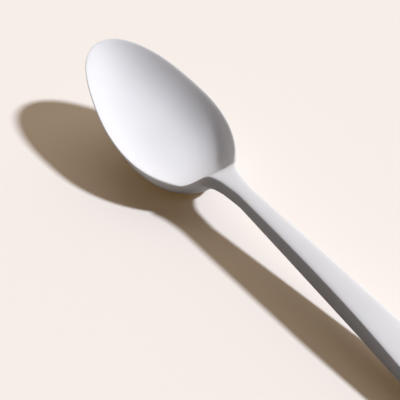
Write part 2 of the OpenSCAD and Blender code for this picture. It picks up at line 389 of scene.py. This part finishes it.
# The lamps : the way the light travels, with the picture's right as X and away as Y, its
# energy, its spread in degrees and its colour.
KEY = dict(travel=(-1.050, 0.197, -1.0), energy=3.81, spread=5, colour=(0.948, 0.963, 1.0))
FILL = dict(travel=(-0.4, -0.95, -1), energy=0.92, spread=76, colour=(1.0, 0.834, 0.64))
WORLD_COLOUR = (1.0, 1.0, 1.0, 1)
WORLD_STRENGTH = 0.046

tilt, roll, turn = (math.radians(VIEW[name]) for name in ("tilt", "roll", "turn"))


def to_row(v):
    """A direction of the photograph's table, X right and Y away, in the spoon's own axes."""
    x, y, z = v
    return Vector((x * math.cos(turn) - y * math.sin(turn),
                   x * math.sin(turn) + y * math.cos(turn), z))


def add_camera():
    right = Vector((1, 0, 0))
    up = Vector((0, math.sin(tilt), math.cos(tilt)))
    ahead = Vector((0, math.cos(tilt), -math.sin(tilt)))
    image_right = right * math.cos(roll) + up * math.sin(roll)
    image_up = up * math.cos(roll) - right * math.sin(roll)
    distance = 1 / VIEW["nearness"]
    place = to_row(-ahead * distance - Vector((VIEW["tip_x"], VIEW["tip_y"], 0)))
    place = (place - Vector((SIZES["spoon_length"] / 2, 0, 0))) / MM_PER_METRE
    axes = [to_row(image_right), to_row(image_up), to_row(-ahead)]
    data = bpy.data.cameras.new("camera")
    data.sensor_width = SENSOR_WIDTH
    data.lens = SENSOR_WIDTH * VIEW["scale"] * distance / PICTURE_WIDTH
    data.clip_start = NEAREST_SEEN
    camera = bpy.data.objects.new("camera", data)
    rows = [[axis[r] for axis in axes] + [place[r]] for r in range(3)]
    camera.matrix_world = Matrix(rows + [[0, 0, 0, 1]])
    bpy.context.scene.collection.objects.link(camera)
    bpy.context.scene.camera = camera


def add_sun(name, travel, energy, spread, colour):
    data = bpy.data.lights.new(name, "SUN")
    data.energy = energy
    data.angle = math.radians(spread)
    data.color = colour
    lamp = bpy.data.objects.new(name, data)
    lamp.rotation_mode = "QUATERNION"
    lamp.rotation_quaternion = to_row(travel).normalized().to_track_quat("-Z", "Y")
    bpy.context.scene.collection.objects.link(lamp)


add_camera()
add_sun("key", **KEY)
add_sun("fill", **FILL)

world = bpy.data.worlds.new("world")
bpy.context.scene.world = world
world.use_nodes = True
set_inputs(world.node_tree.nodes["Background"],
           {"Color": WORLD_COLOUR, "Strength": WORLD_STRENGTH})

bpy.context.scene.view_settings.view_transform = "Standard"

» To be done: List the lines of the material in which the word "scene" occurs.

» Complete output:
Write part 2 of the OpenSCAD and Blender code for this picture. It picks up at line 389 of scene.py. This part finishes it.
    bpy.context.scene.collection.objects.link(camera)
    bpy.context.scene.camera = camera
    bpy.context.scene.collection.objects.link(lamp)
bpy.context.scene.world = world
bpy.context.scene.view_settings.view_transform = "Standard"